L’essere umano non è congenitamente buono come per Rousseau né ostile agli altri come per Hobbes, ma è la ragione che lo innalza al senso superiore della legge morale e rende universali le sue massime soggettive.

La libertà postula l’esistenza della norma morale e questa, a sua volta, permette all’essere umano di prendere atto della sua libertà laddove ciò gli veniva negato dalla ragion pura.

In questo senso, la dottrina etica kantiana rappresenta inevitabilmente un tentativo di completare il suo pensiero senza corre il rischio di umiliare la dignità del libero arbitrio.

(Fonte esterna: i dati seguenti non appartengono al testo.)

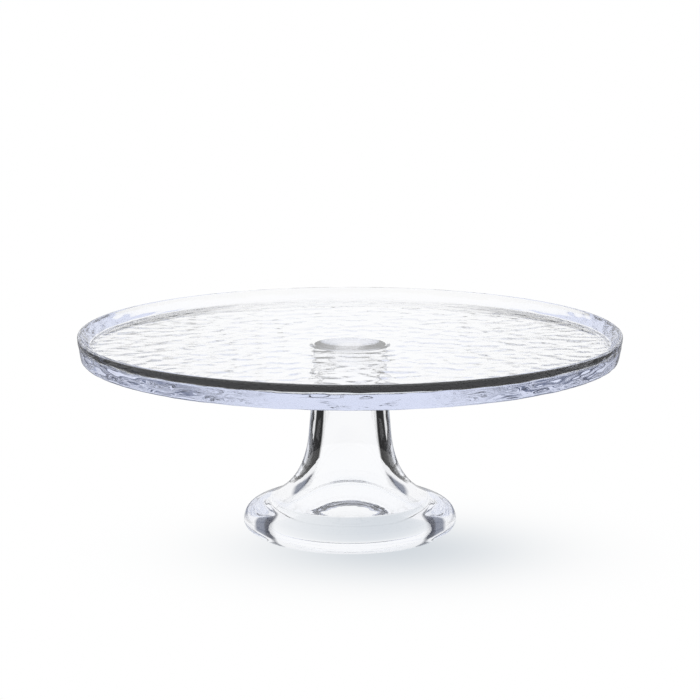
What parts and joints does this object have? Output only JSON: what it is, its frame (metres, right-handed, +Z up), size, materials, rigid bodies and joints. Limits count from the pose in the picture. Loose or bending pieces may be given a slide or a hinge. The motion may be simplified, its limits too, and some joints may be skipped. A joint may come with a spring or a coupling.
{
  "type": "cake stand",
  "caption": "Clear pressed-glass cake stand: a thick round plate with a low rim and rippled underside, bonded to a hollow bell-shaped pedestal.",
  "frame": {"origin": "centre of the foot's contact ring, on the surface that the stand rests on", "axes": "+Z up along the stand's axis; +X and +Y lie in the table, and the stand is the same all round"},
  "size_m": [0.3, 0.3, 0.1135],
  "materials": {
    "glass": "clear soda-lime, fire-polished, faint cool tint",
    "adhesive": "clear cured film"
  },
  "bodies": {
    "root": {"plate": "glass", "bond_film": "adhesive", "pedestal": "glass"}
  },
  "joints": []
}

Se questa realtà non è il migliore dei mondi possibili perché così determinata dalla volontà divina come invece affermava Leibniz, si deve altrimenti attribuire all’uomo la facoltà libera e creatrice di realizzarla.

L’enorme portata innovatrice della libertà kantiana si denota già a partire dall’influenza che le sue teorie etiche ebbero nella formulazione dell’Idealismo. Infatti, è l’idea centrale della libertà che fa scaturire l’attività dell’Io di Fichte, ed ancora è la libertà che rende possibile allo Spirito, secondo Hegel, di diventare oggettivo nelle forme della vita sociale e politica.E dunque rappresenta un regresso rispetto alla libertà la coscienza infelice che non realizza il proprio dover essere mentre al contrario il superamento della sua alienazione si pone come dovere morale.

Se è innegabile l’influsso che la teoria etica di Kant esercitò sui suoi posteri, è anche vero che egli lascia in eredità, assieme alle sue conquiste, anche alcune aporie. Innanzittutto, non bastano a giustificare l’esistenza di una realtà noumenica i postulati della ragion pratica (Dio, l’anima e la stessa libertà), mentre l’uomo continua ad apparirci eternamente diviso tra la causalità della sua conoscenza del mondo fenomenico e la libertà della sua morale che arride ad un mondo sovrasensibile.

Probabilmente Martin Heidegger non aveva tutti i torti quando nella sua opera del 1929: kant ed il problema della metafisica, sosteneva che il problema fondamentale di kant non è tanto quello di fondare una certezza gnoseologica ma piuttosto di offrire spunti ad una ontologia che fornisse una ragion d’essere alla metafisica.